Callie closed her eyes as she shook her head. “Simon … I understand it must’ve been a traumatic time for you, and you probably don’t remember most of it. People in conditions like yours can have vivid dreams. Maybe you dreamed something strange was happening, that you floated above your body or saw a tunnel with light in the end—”
“No. Iknowsomething strange happened.”
“Then how come nobody else does? You’re an important person. If you had died, or even nearly died, surely it would’ve been in the news.”
“Everett helped keep it under wraps. He didn’t want more chaos or the company’s stock to drop.”
Callie snorted. “Sure, can’t have that.”
“Point is, something happened, and this is the result. I think whatever force resurrected me is taking it back. It’s being reversed.”
“That’s why you believe you’re turning into a ghost?”
“What else could it be?”
“Anything. Literally anything else. A strange medical condition.”

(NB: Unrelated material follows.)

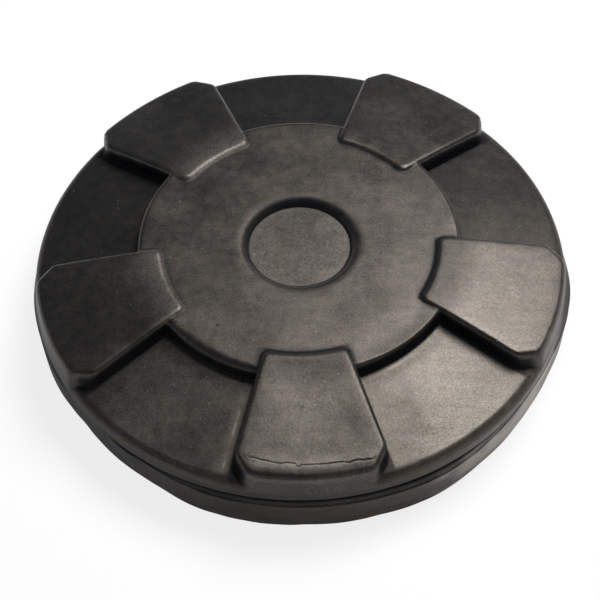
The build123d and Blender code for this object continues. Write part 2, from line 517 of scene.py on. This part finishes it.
def underside_profile():
    """Radius and height from the foot inwards, over the lip and across the hollow."""
    foot = [(60.0, 0.0), (57.0, 0.0), (53.5, 0.0), (51.2, 0.0)]
    lip = [(LIP_R + 0.2, 0.0), (LIP_R, 0.2), (LIP_R, 1.0), (LIP_R, LIP_Z)]
    ramp = [(51.2, 2.55), (51.9, 3.05), (CAVITY_R, CAVITY_FOOT_Z)]
    wall = [(CAVITY_R, z) for z in (4.6, 6.2, 7.8, 9.0, 9.5)]
    corner = [(CAVITY_R - 0.15, 9.85), (CAVITY_R - 0.5, CAVITY_Z)]
    roof = [(r, CAVITY_Z) for r in (50.0, 44.0, 36.0, 27.0, 18.0, 9.0)]
    return foot + lip + ramp + wall + corner + roof


def ring_points():
    """All rings of the net, from the middle of the top to the middle of the underside."""
    seat_angles = spoke_angles(np.full(SPOKES, FINE_FROM_R))[::COARSE]
    even_angles = seat_angles[0] + np.arange(len(seat_angles)) * 2 * pi / len(seat_angles)
    rings = []
    for r in CENTRE_RINGS:
        angles = even_angles + (seat_angles - even_angles) * fade_in(r, EVEN_TO_R, EVEN_EASE)
        rings.append(upper_point_ring(np.full(len(angles), r), angles))
    for rule in ring_rules():
        angles = spoke_angles(np.full(SPOKES, NET_START_R))
        for _ in range(NET_ROUNDS):
            radii = rule(contour(angles), angles)
            angles = spoke_angles(radii)
        rings.append(upper_point_ring(radii, angles))
    angles = spoke_angles(np.full(SPOKES, PAD_R))
    for r, z in side_profile():
        rings.append(wall_point_ring(r + skirt_shift(angles, z), angles, z))
    for r, z in underside_profile():
        rings.append(wall_point_ring(r, angles[::COARSE], z))
    return rings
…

“That no one’s ever had before?”
“There’s a first for everything.”
He wished she was right. A medical condition sounded much less frightening than what he’d conjured up. And if it could be fixed—well, he had enough money for treatment. It was a whole lot better than becoming a ghost.
And yet, in his heart, he felt it wouldn’t be that simple.
“You told me once that you try to make the most out of your life,” she said, somber.